Abstract

On December 22, 2016, the EFTA Court handed its Advisory Opinion in Ski Taxi SA, Follo Taxi SA og Ski Follo Taxidrift AS v Staten v/Konkurransetilsynet. In this case, the EFTA Court dealt with a preliminary question concerning the applicable test to determine whether a joint bid for a public contract constitutes an object restriction of competition under Section 10 of the Norwegian Competition Law, corresponding to Article 53 EEA – the equivalent to Article 101 TFEU. The Opinion discusses three issues. Firstly, it confirmed that for a conduct to qualify as an object restriction of competition it must reveal a sufficient degree of harm as determined by a limited context assessment, and be capable of having some market impact.

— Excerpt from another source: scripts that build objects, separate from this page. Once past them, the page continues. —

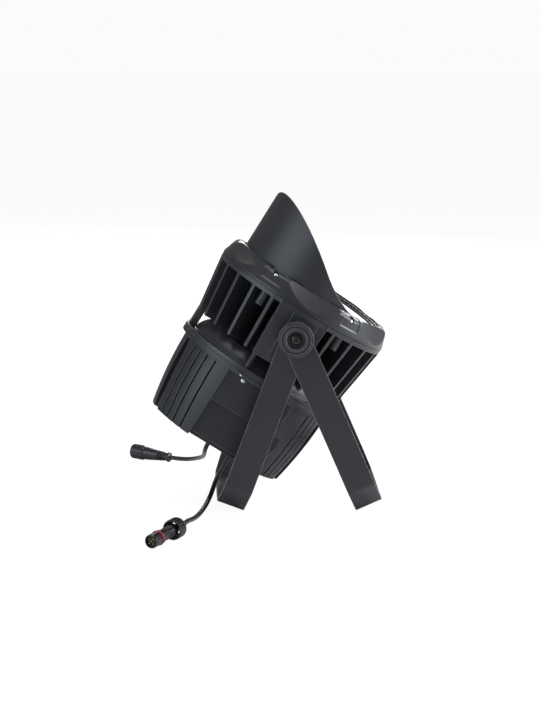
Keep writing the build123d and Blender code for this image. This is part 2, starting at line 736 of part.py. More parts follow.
def make_input_plug(frame):
    """Five pin plug on the cord's end, with the thread that its loose union nut screws off."""
    body = turned([
        (0, 0), (4.4, 0), (5.6, 8), (7.0, 10), (7.0, 42), (plug_radius, 44), (plug_radius, 48),
        (7.6, 49), (7.6, 52.6), (plug_radius, 53.4), (plug_radius, 66.6), (plug_radius - 0.6, 68), (0, 68),
    ])
    thread = fused([ring(7.7, 6.5, 20.0 + 2.4 * i, 21.2 + 2.4 * i) for i in range(6)])
    key = block(-1.4, 1.4, plug_radius - 1, plug_radius + 0.5, 56, 66)
    cup = rod(6.8, 62, 70)
    insert = rod(6.7, 62, 64)
    pins = []
    for x, y in pin_places():
        insert = insert - Pos(x, y, 0) * rod(0.8, 61, 65)
        pins.append(Pos(x, y, 0) * (rod(0.8, 62, 66.4) + Pos(0, 0, 66.4) * Sphere(0.8)))
    seal = Pos(0, 0, 50.8) * Torus(8.0, 1.5) - rod(7.62, 45, 60)
    return [frame.location * piece for piece in (body + thread + key - cup, insert, group(pins), seal)]


def make_union_nut(frame):
    """Loose nut over the plug's tail: open to the front, with a hole for the cord at the back."""
    outside = turned([
        (0, 0), (nut_radius - 1.5, 0), (nut_radius, 1.5), (nut_radius, nut_length - 1),
        (nut_radius - 0.8, nut_length), (0, nut_length),
    ])
    for i in range(18):
        outside = outside - Rot(0, 0, 20 * i) * Pos(nut_radius + 0.5, 0, 3) * rod(1.1, 0, nut_length)
    hollow = turned([
        (0, -1), (7.6, -1), (7.6, 3), (nut_radius - 2.2, 3), (nut_radius - 2.2, nut_length + 1),
        (0, nut_length + 1),
    ])
    return frame.location * (outside - hollow)


def make_output_socket(frame):
    """Five pole socket on the other cord's end, its mouth open to the front."""
    body = turned([
        (0, 0), (4.2, 0), (6.6, 1.5), (6.6, 4.5), (5.2, 5.5), (5.2, 8), (6.0, 9), (8.6, 34),
        (8.8, 40), (socket_radius, 42), (socket_radius, 58), (9.0, 60), (0, 60),
    ])
    for i in range(4):
        body = body - ring(9, 5.0, 9.5 + 2.6 * i, 10.7 + 2.6 * i)
    for i in range(12):
        body = body - Rot(0, 0, 30 * i) * Pos(socket_radius + 0.5, 0, 43) * rod(1.1, 0, 13)
    body = body - rod(7.4, 46, 61)
    insert = rod(7.4, 46, 51)
    for x, y in pin_places():
        insert = insert - Pos(x, y, 0) * rod(0.9, 48, 52)
    return [frame.location * body, frame.location * insert]


# ---------------------------------------------------------------- assembly
nodes = {}


def add_head(name, shape):
    nodes[name] = head_place * shape


add_head("bezel_ring", make_bezel())
add_head("bezel_screws", make_bezel_screws())
add_head("glare_shield", make_shield())
add_head("front_glass", make_glass())
add_head("glass_gasket", make_glass_gasket())
add_head("reflector", make_reflector())
add_head("led_board", make_led_board())
add_head("led_emitter", make_led_emitter())
add_head("led_board_screws", make_led_board_screws())
add_head("heat_sink", make_heat_sink())
add_head("pivot_inserts", make_pivot_inserts())
add_head("standoff_posts", make_standoff_posts())
add_head("standoff_screws", make_standoff_screws())
add_head("driver_cover", make_driver_cover())
add_head("cover_gasket", make_cover_gasket())
add_head("rear_housing", make_rear_housing())
add_head("side_screws", make_side_screws())
add_head("chassis_plate", make_chassis_plate())
add_head("power_supply", make_power_supply())
add_head("control_board", make_control_board())
standoffs, board_screws = make_board_standoffs()
add_head("board_standoffs", standoffs)
add_head("board_screws", board_screws)
for title, place in (("input", input_outlet), ("output", output_outlet)):
    add_head(f"{title}_gland", make_gland(place))
    add_head(f"{title}_gland_nut", make_gland_nut(place))
    add_head(f"{title}_strain_relief", make_strain_relief(place))

nodes["inner_yoke"] = pivot_ground * Rot(0, inner_yoke_angle, 0) * make_yoke(inner_yoke_length, inner_arm)
nodes["outer_yoke"] = pivot_ground * Rot(0, -outer_yoke_angle, 0) * make_yoke(outer_yoke_length, outer_arm)
nodes["pivot_bushes"] = make_pivot_bushes()
nodes["friction_washers"] = make_friction_washers()
for title, side in (("near", -1), ("far", 1)):
    nodes[f"{title}_knob"] = make_knob(side)
    nodes[f"{title}_knob_washer"] = make_knob_washer(side)
    nodes[f"{title}_pivot_bolt"] = make_pivot_bolt(side)

# The origin is under the middle of the light itself, without its cords.
box = Compound(children=[solid for shape in nodes.values() for solid in shape.solids()]).bounding_box()
centring = Pos(-(box.min.X + box.max.X) / 2, -(box.min.Y + box.max.Y) / 2, 0)

input_cord, input_path = make_cord("input_cord", outlet_tip(input_outlet), input_route)
output_cord, output_path = make_cord("output_cord", outlet_tip(output_outlet), output_route)
input_end = lying_frame(input_path)
output_end = lying_frame(output_path)
nodes["input_cord"] = input_cord
nodes["output_cord"] = output_cord
plug_names = ("input_plug", "input_plug_insert", "input_plug_pins", "input_plug_seal")
for name, shape in zip(plug_names, make_input_plug(input_end)):
    nodes[name] = shape
nodes["union_nut"] = make_union_nut(input_end)
for name, shape in zip(("output_socket", "output_socket_insert"), make_output_socket(output_end)):
    nodes[name] = shape

os.makedirs("parts", exist_ok=True)
for name, shape in nodes.items():
    placed = centring * shape
    export_step(placed, f"parts/{name}.step")
    print(f"{name:24s} solids {len(placed.solids())}  lowest {placed.bounding_box().min.Z:8.2f}")

shift = centring.position
print("pivot at", round(shift.X, 3), round(shift.Y, 3), round(pivot_height, 3))
print("outer yoke angle", round(outer_yoke_angle, 3))
print("object box", box.min.X + shift.X, box.max.X + shift.X, box.min.Y, box.max.Y, box.min.Z, box.max.Z)
print("input plug", input_end.origin + shift, input_end.z_dir)
print("output socket", output_end.origin + shift, output_end.z_dir)
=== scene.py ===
import json
from math import atan2, cos, degrees, pi, radians, sin

import bpy
from mathutils import Matrix, Vector

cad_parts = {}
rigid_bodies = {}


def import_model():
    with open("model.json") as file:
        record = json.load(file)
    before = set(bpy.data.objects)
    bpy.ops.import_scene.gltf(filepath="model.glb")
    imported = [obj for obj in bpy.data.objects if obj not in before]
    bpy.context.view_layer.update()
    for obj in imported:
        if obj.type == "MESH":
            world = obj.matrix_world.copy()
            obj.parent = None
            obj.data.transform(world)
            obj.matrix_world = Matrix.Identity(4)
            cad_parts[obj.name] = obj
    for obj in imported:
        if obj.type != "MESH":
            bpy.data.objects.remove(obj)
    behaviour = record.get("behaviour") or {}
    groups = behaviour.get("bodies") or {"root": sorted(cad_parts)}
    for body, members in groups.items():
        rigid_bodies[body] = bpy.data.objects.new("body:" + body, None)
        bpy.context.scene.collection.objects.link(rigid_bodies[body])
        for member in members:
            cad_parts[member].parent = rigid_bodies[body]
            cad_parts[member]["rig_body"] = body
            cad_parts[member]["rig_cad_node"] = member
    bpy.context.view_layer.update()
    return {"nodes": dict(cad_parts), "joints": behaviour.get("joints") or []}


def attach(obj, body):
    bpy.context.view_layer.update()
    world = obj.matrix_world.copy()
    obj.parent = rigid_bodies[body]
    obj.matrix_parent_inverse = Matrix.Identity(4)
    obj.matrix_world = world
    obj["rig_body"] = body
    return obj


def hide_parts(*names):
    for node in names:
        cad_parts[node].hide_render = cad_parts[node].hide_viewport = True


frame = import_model()
nodes = frame["nodes"]

# ---------------------------------------------------------------- studio
# A white table in a light tent: an even white surround, a broad soft light from the left, one from
# behind on the right, and the table top that throws light back up at the black metal.
swing = next(joint for joint in frame["joints"] if joint["name"] == "outer_yoke_swing")
pivot = Vector(swing["pos_m"])
camera_azimuth = radians(-1.8)
camera_height_angle = radians(8.7)
camera_distance = 4.0
camera_shift = -0.0282
camera_drop = 0.0459
camera_back = Vector((
    sin(camera_azimuth) * cos(camera_height_angle),
    -cos(camera_azimuth) * cos(camera_height_angle),
    sin(camera_height_angle),
))
camera_right = Vector((cos(camera_azimuth), sin(camera_azimuth), 0))
camera_up = camera_back.cross(camera_right)

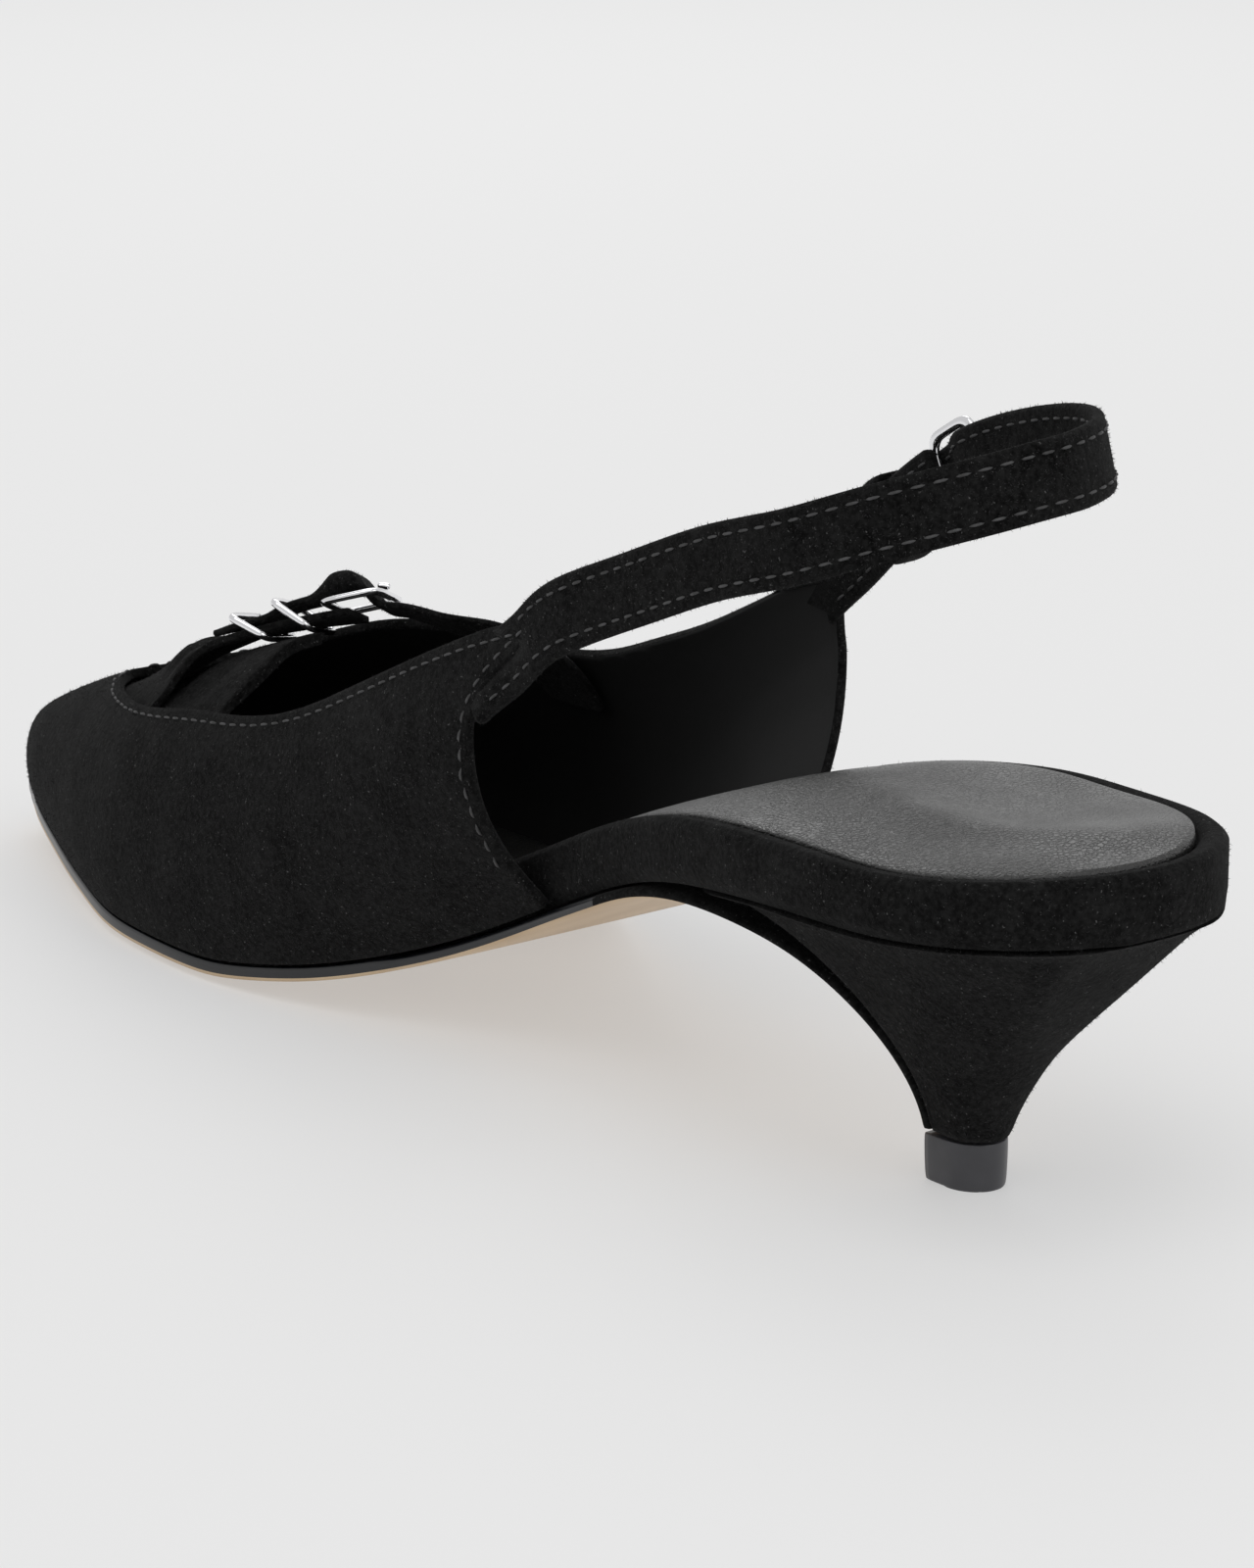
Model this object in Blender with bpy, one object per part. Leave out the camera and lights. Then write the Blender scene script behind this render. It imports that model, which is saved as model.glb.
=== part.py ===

Also, the ‘object’ concept must be given a restrictive interpretation – adding that this is only applicable for conducts “easily identifiable, in the light of experience and economics”. Thus, it is not sufficient that the conduct is simply capable of resulting in the prevention, restriction or distortion of competition. To constitute an object restriction a conduct must both reveal a sufficient degree of harm and be capable of having some market impact. Secondly, the EFTA Court offered guidance whether the submission of joint bids may restrict competition by object as a type of price fixing. To assess this, regard must be had to the nature of the cooperation, its objectives and its economic and legal context. Additionally, it must be determined if the parties are actual or potential competitors and whether the joint price setting may constitute an ancillary restraint with respect to a wider not anticompetitive operation. Lastly, it found that, although openly submitting a joint tender may reveal a lack of an anticompetitive intention, this is in itself not a prerequisite for determining whether an agreement restricts competition by its object.